Because Qobuz is independently owned, they have taken a hard stance against this trend. They recently published an AI Charter promising to keep their platform human. They are even rolling out a proprietary detection system to tag AI-created tracks so you know exactly what you are listening to. This transparency is a breath of fresh air for anyone who is tired of the algorithm deciding what “sounds like” a song they might like.
Audiophile quality without the ego
For a long time, hi-res streaming was seen as a niche for people with five thousand dollar speakers and too much time on their hands. But the surge in Qobuz growth 2026 shows that the average listener is starting to care more about bitrates. Unlike some other platforms that used proprietary formats like MQA, Qobuz uses open standard FLAC files.
This means you get studio-quality sound on almost any decent pair of headphones without needing a specialized decoder. When you combine that with their focus on human-curated playlists, you get an experience that feels more like browsing a high-end record store and less like scrolling through a social media feed. They even organize their catalog by record labels, which is a small detail that makes a massive difference for discovery.
Fair pay for the people making the music
Another factor driving people away from the mainstream is the ethical side of the business. Spotify has faced plenty of heat for its payment models, especially after deciding that artists with fewer than a thousand streams a month would no longer get paid.
Qobuz took a different route by being incredibly transparent about their numbers.
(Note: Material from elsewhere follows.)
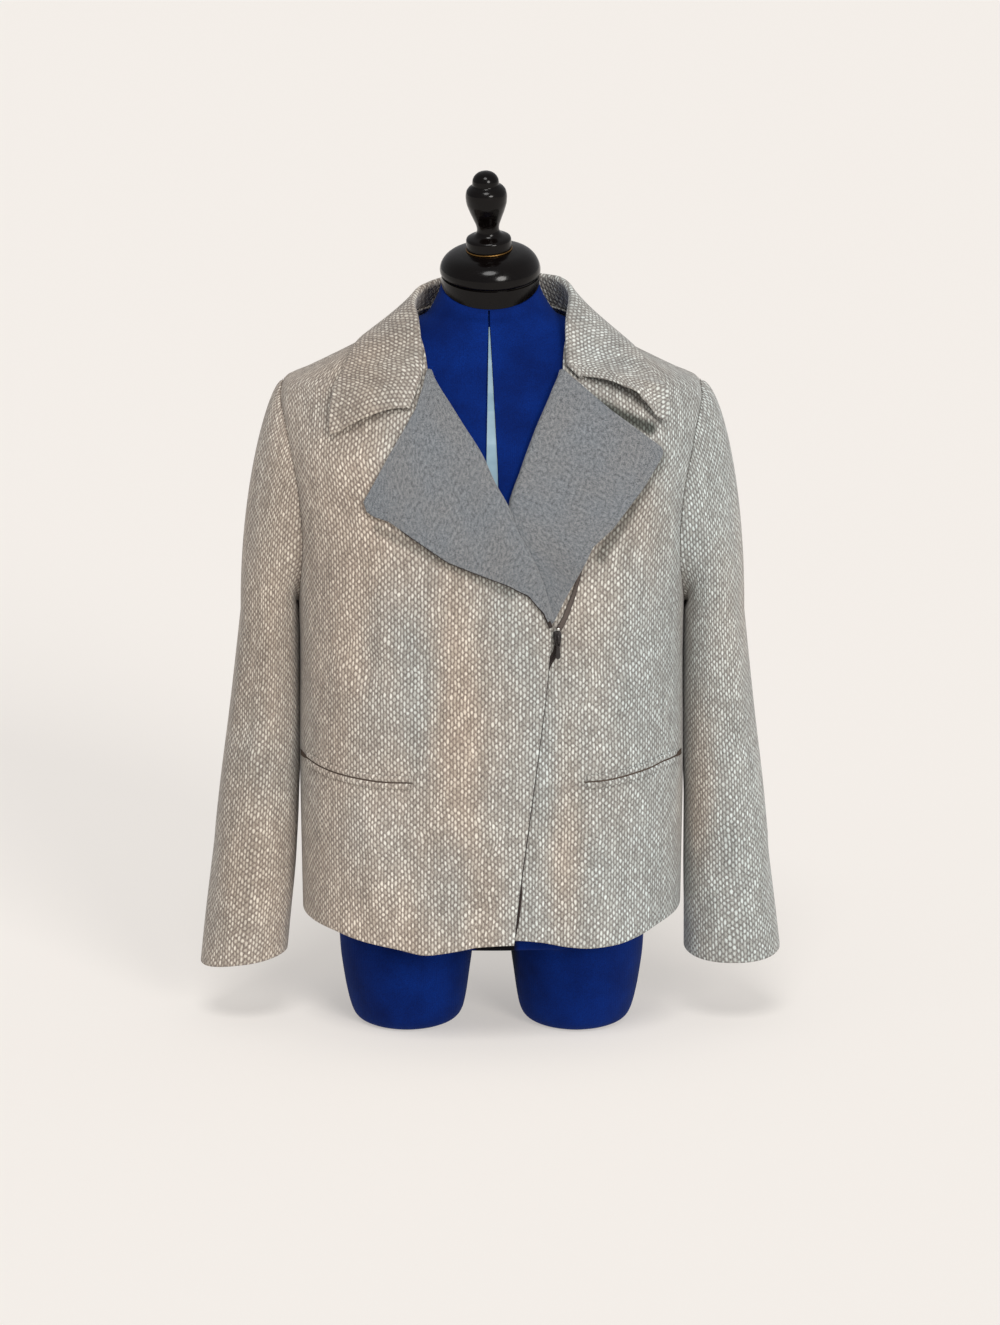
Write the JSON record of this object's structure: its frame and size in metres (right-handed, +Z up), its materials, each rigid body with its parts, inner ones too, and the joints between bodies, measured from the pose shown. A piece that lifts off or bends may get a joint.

They pay an average of $0.01873 per stream, which they claim is about four times the industry average. In an era where “supporting the artist” has become a hollow marketing slogan, putting that data front and center has helped them win over a lot of disgruntled fans.
What it costs and where to get it
The platform is not trying to be the cheapest option on the market, but it is becoming one of the most competitive for what you get.
- Studio Plan: $12.99 per month for unlimited hi-res streaming (up to 24-bit/192 kHz).
- Sublime Plan: $179.99 per year, which adds significant discounts on hi-res downloads from their store.
- Qobuz Connect: A recent update that makes it easier to cast high-quality audio directly to your home hi-fi equipment.
The app is available now on iOS, Android, and desktop. If you are worried about losing your library, they have also streamlined the process for importing your playlists from other services.